Anyway, let’s check out the east of Berlin, and this lovely old couple who seem to be basking:

We visited the east side gallery, which has been described by one of my german colleagues as ‘the least impressive tourist destination in Berlin’, but which is so famous that I only realised I hadn’t been in 2009 when I saw the three or four out of the 100 murals which I am not already familiar with from all the postcards in all the tourist shops.

This is one of them.

But this, this I’m sure you recognise.

It’s actually sad that everyone feels the need to tag it. Take a photo doufii (plural of doufuses?).

My aim in life: to pose next to colourful things, hopefully while also wearing colourful things.

 
 
Kind of cool. As I said, shame about the graffiti on top, but if you’re in a touristy mood and, like me, have the snaphappy gene, it’s definitely going to look good on your facebook profile.
 
 
Our actual aim in heading to the Great East was to check out a street festival selling art. It turned out to be a bit of a bust- way too many people, and very poncey art, most of it highly derivative and highly priced.
 
The best thing by far was the long strip of butchers’ paper running down the middle of the road, and that was a little over painted by the time arrived. 

We made up for it by finding German sweets.

It’s not kartoffel, but I’m going to be honest with you- it might as well be.

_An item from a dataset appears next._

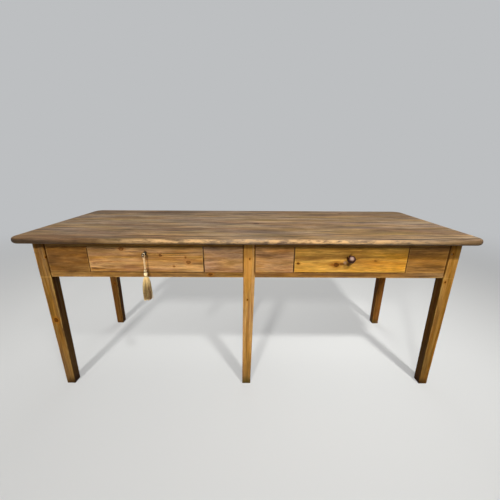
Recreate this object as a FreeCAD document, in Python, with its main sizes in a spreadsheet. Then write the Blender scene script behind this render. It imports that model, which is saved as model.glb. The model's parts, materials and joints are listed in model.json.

I know the Deutsch love their carbs, but you need to get some of them from sugar, and not just starch and cellulose my friends.

It is known.

See what I mean about the (subdued in this picture) reveling? Although this situation with the bbq would freak me out in our much-more-flammable homeland.

We also took a long walk to the apartment that Andy’s grandfather used to live in back when he was a non-doughnuty Berliner.